Advertising takes a social justice stand
Worldwide pressure is now forcing brands to take responsibility for the part they might have played, directly or indirectly, in worsening certain toxic and sometimes harmful messages that may have played a role in violence against women
Two new advertising philosophies are gaining rapid momentum in SA and agencies and brands are being warned: "Fail to embrace the culture to your own detriment."
The latest Flux Trends report, edited by culture commentator Dion Chang, says brands have to take a more proactive approach in condemning social injustice.
He also points to the growth of what the industry is calling "femvertising", which sheds light on previously taboo topics such as menstruation and dispels social views and limitations that have restricted women in the past.
The Flux Trends report notes that "be a man" and "man up" are familiar phrases. The layered perceptions of what these phrases mean has been at the forefront of societal introspection since the #MeToo movement, which has highlighted toxic behaviour and sexual violence in various industries across the world.

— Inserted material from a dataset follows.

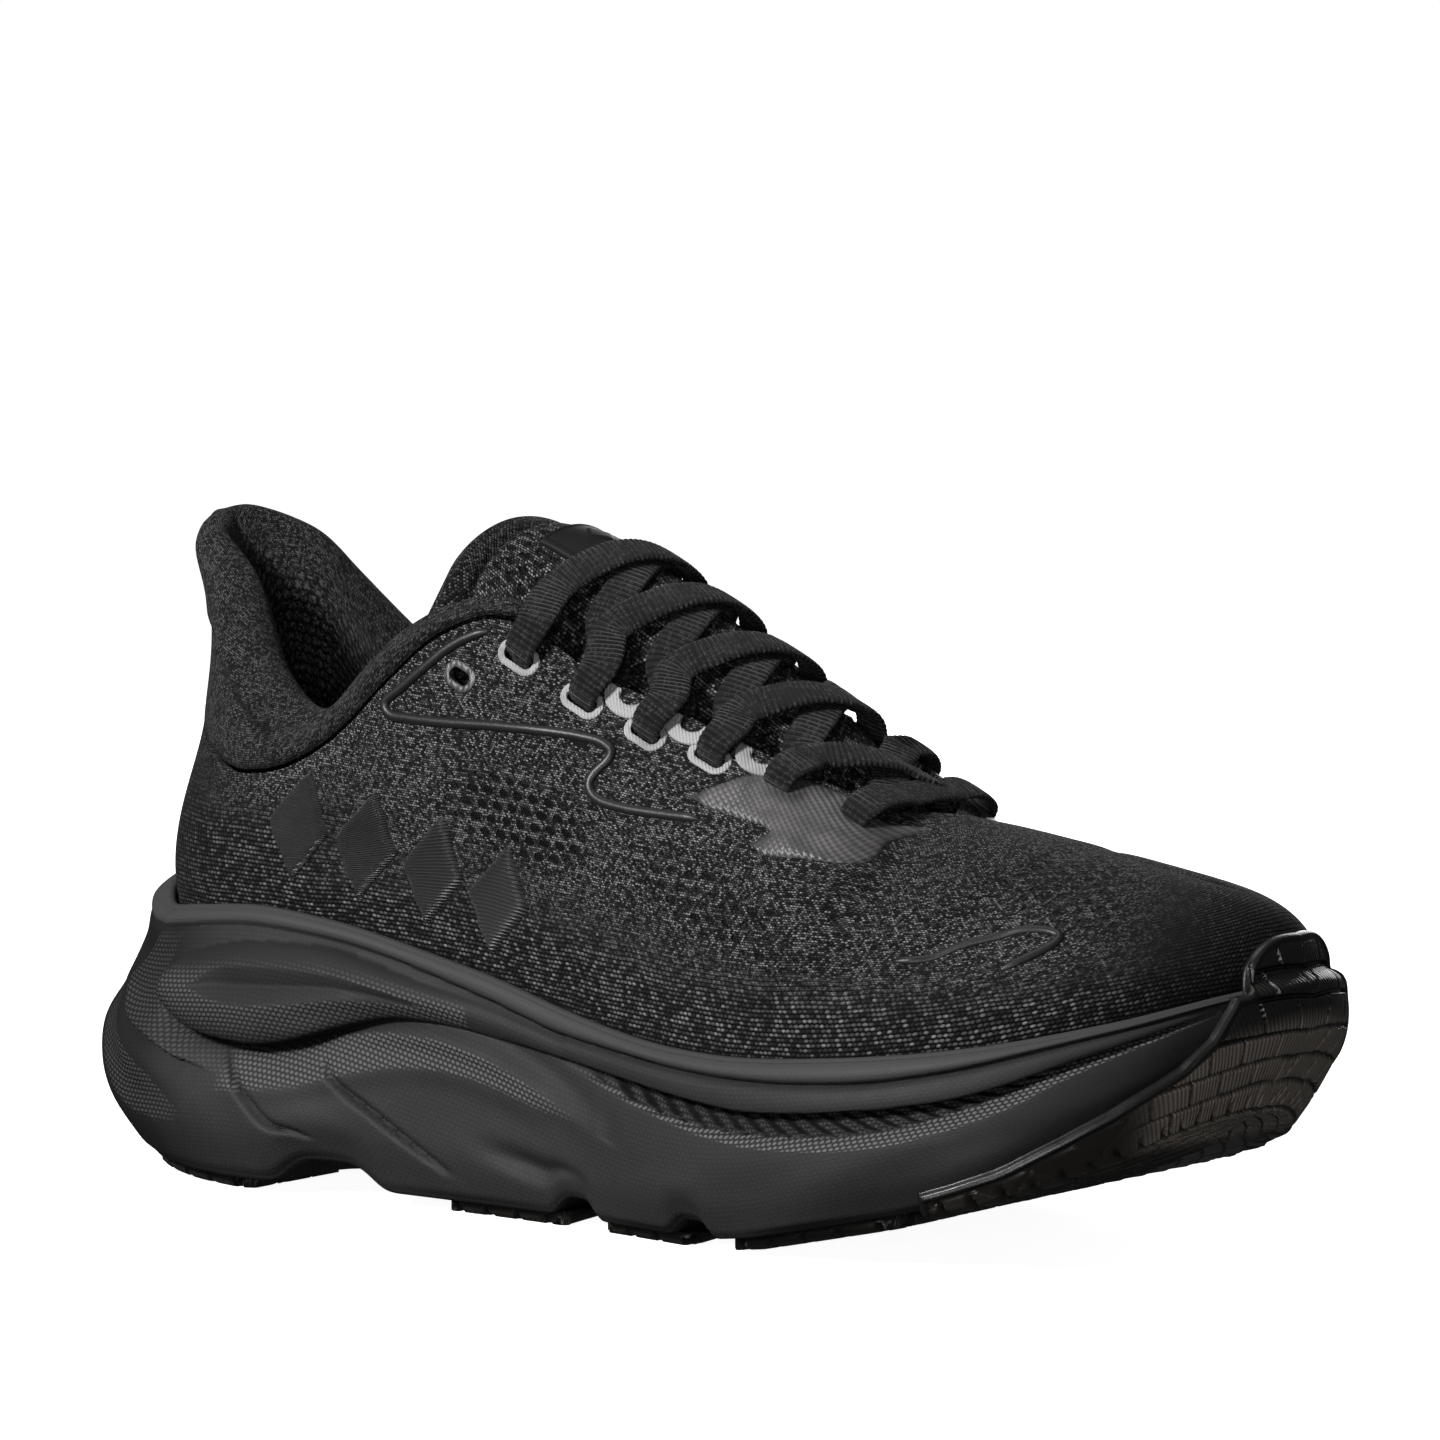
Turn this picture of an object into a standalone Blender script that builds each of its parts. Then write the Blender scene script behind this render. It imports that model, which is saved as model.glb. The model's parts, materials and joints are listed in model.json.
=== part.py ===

This, says the report, is forcing brands to take an interactive and proactive space in brand communication, where they are taking some responsibility for the part they might have directly or indirectly played in worsening certain toxic and sometimes harmful messages.
A widely viewed ad, by global male grooming brand Gillette, was created as a response to the #MeToo movement as a call for men to be "better" and break down toxic masculinity. The ad received an outpouring of mixed reviews, but its impact on provoking discussion was achieved.
In SA an ad by beer brand Carling Black Label was created as a response to #femicide in SA, which has left countless families mourning the loss of their family members due to domestic violence.
In the ad, part of its #NoExcuse campaign, Carling acknowledges the part alcohol plays in contributing to gender-based domestic violence. The campaign included a march to parliament on International Men’s Day in 2017, and the brand also worked with NGOs in communities in Limpopo and the Eastern Cape with the aim of inspiring men to be better fathers, mentors and role models.
On the femvertising front more agencies, says the report, are employing pro-female talent to create messages and imagery to empower women and girls.
The term was coined by women’s lifestyle and digital media company SheKnows Media in 2004. Perhaps the best recent example is the feminine hygiene brand Libresse and a campaign called #BloodNormal which, in 2017, aimed to dismantle the stigma around menstruation that is at times portrayed in advertising. The ad was the first in the UK that showed real menstrual blood versus the blue liquid that is usually used.
The philosophy was also deployed by Nissan, which launched the #SheDrives marketing campaign in support of a landmark move by Saudi Arabia which gave women the right to drive. The campaign is said to shed light on the "drive for equality and freedom of movement for all".
And financial services firm PPS launched a campaign titled "women acknowledged", which is targeted at female professionals and provoking dialogue on stereotypes women face in the workplace.